Por esta razón Jesús habría sido dirigido ante la máxima autoridad romana en Palestina, el procurador Poncio Pilato (que ejerció el cargo entre los años 26 y 36 d.C.) Sin embargo éste no consideró que Jesús fuese reo de muerte, por lo que por dos veces expresó a los saduceos su intención de liberarle después de azotarle. Finalmente éstos agitaron a la población de Jerusalén para que reclamasen su muerte. Pilato intentó nuevamente liberarle haciendo recaer en él la gracia pascual de liberar a un reo, pero la multitud instigada insistió en exigir su muerte. Finalmente Pilato cedió y dictó sentencia a muerte mediante crucifixión. La mayoría de los estudiosos consideran que este relato de tira y afloja entre saduceos y romanos es mera ficción. Fuese como fuese, la condena del poder religioso judío y la aquiescencia del poder civil romano llevaron a Jesús a la cruz, uno de los más espantosos tormentos utilizados por las autoridades romanas para las ejecuciones. El tormento no era exactamente como se ha solido representar en el arte y la cultura popular. Como indica el profesor Ehrman, “los romanos tomaban estacas y las clavaban atravesando los huesos de las muñecas, no las manos como se suele representar en el imaginario popular. Atravesando la muñeca se conseguía que cuando la persona era colgada de la cruz los miembros no se desgarrasen, de modo que la víctima quedaba sujeta a ésta.
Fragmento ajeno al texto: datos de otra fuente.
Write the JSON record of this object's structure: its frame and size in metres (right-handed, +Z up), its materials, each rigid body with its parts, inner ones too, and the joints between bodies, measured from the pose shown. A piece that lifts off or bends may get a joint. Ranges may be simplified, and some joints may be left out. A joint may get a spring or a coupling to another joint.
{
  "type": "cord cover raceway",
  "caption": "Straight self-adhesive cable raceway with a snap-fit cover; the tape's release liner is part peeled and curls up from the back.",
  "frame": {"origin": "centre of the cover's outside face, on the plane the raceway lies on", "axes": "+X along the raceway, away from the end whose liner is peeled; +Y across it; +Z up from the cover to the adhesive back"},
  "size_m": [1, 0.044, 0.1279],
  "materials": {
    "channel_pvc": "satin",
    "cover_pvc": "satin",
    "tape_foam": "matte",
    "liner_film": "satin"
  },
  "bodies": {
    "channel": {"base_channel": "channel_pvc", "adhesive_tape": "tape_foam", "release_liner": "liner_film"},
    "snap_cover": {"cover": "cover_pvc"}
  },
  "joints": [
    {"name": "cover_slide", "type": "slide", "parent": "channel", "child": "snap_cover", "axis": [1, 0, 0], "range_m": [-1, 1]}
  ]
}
No eran alzados a gran altura, como se suele imaginar, sino sólo lo justo para elevarlos del suelo y poder dejarlos a la vista de todo el que pasase. La muerte solía producirse por asfixia debido al estiramiento de los pulmones, para que la persona pudiese respirar tenía que empujar hacia arriba desde los pies, así que aguantaba mientras sus fuerzas respondían. Se conocen casos de crucifixiones que duraron tres y cuatro días”. Sin lugar a dudas con semejante pena las autoridades romanas dejaron claro que acabaron considerando también a Jesús como un individuo peligroso al que se castigó con gran severidad.

 

Según el relato evangélico, Jesús murió en la cruz prácticamente solo, seguido únicamente por tres de las mujeres que le acompañaron durante su predicación (y según el Evangelio de Juan (19, 25-27) también por su madre y uno de sus doce discípulos), entre el escarnio que le propinaban aquellos que habían urdido su final, en un paraje extramuros de Jerusalén llamado Gólgota (en arameo “lugar del cráneo”, traducido al latín como Calvaria). Los Evangelios coinciden en que su cuerpo no quedó expuesto tras su muerte. Un rico seguidor de Jesús, José de Arimatea, obtendría de Pilato el permiso para tomar su cuerpo sin vida y depositarlo en un sepulcro de su propiedad.

A partir de aquí acaba la posible reconstrucción histórica de la peripecia vital de Jesús de Nazaret y empieza el terreno de la fe.